IL-6 overproduction is involved in sepsis (Starnes, Jr., H. F. et al., J. Immunol. (1990) 145:4185), and is also implicated in multiple myeloma, or plasma cell leukemia (Klein, B. et al., Blood (1991) 78:1198). Other diseases include bone resorption (osteoporosis) (Roodman, G. D. et al., J., Clin, Invest. (1992) 89:46; Jilka, R. L. et al., Science (1992) 257:88-91), cachexia (Strassman, G. et al., J. Clin. Invest. (1992) 89:1681), psoriasis, systemic-onset juvenile idiopathic arthritis, systemic lupus erythematosus, mesangial proliferative glomerulonephritis, renal cell carcinoma, Kaposi's sarcoma, rheumatoid arthritis (Eur. J. Immunol. 18, 1797-1801, 1988; Arthritis Rheum. 31, 784-788, 1988; Ann. Rheum. Dis. 52, 232-234, 1993), hyper gammaglobulinemia (Grau, G. E. et al., J. Exp. Meal. (1990) 172:1505), Castleman's disease, IgM gammopathy, cardiac myxoma and autoimmune insulin-dependent diabetes (Campbell, I. L. et al., J, Clin, Invest., (1991) 87:739). Rat anti-mouse IL-6R antibody prevented the development of collagen-induced arthritis (CIA) in DBA/1J mice and anti-human IL-6 antibody was effective in both prevention and treatment of a monkey CIA model. This evidence suggest that IL-6 plays an essential role in the pathogenisis of arthritis and support the utility of these animal models for the study of arthritis and the therapeutic efficacy of anti-IL-6 or IL-6R treatments (Arthritis Rheum. 41, 2117-2121, 1998; Clin Immunol. 2001 March; 98(3):319-26; Biol Pharm Bull. 2008 June; 31(6):1159-63).

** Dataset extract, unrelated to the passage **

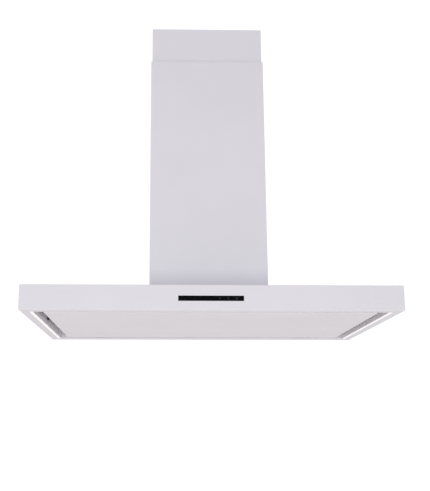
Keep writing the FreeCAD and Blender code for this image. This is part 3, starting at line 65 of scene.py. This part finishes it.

IL-6 functions through interaction with at least two specific receptors on the surface of target cells. Taga et al., J. Exp. Med. (1987) 166:967; and Coulie et al., Eur. J. Immunol, (1987) 17:1435. The cDNAs for these two receptor chains have been cloned, and they code for two transmembrane glycoproteins: the 80 kDa IL-6 receptor “IL-6R”) and a 130 kDa glycoprotein called “gp130”. Yamasaki et al., Science (1988) 241:825; and Hibi et al., Cell (1990) 63:1149. IL-6 interacts with these glycoproteins following a unique mechanism. First, IL-6R binds to IL-6 with low affinity (Kd=about 1 nM) without triggering a signal. Taga et al., Cell (1989) 58:573. The IL-6/IL-6R complex subsequently associates with gp130, which transduces the signal. Hibi et al., supra; and Taga et al., supra. Gp130 itself has no affinity for IL-6 in solution, but stabilizes the IL-6/IL-6R complex on the membrane, resulting in high affinity binding of IL-6 (Kd=about 10 pM). Hibi et al., supra. It was recently found that gp130 is also a low affinity receptor for oncostatin M and an affinity converter for the LIF receptor (Gearing, D. P. et al., Science (1992) 255:1434).
One method for neutralization of IL-6 activity is the use of antibodies that specifically bind to IL-6. Neutralizing monoclonal antibodies (MAbs) to IL-6 can be divided in two groups, based on the recognition of two distinct epitopes on the IL-6 molecule, designated Site I and Site II. Site I is a conformational epitope composed of both amino terminal and carboxy terminal portions of the IL-6 molecule. Brakenhoff et al. (1990, J. Immunol. 145:561-568).
Another way to neutralize IL-6 activity is to inhibit the ligand-receptor interactions by binding to and blocking IL-6R. This invention provides these and other advantages as described further herein.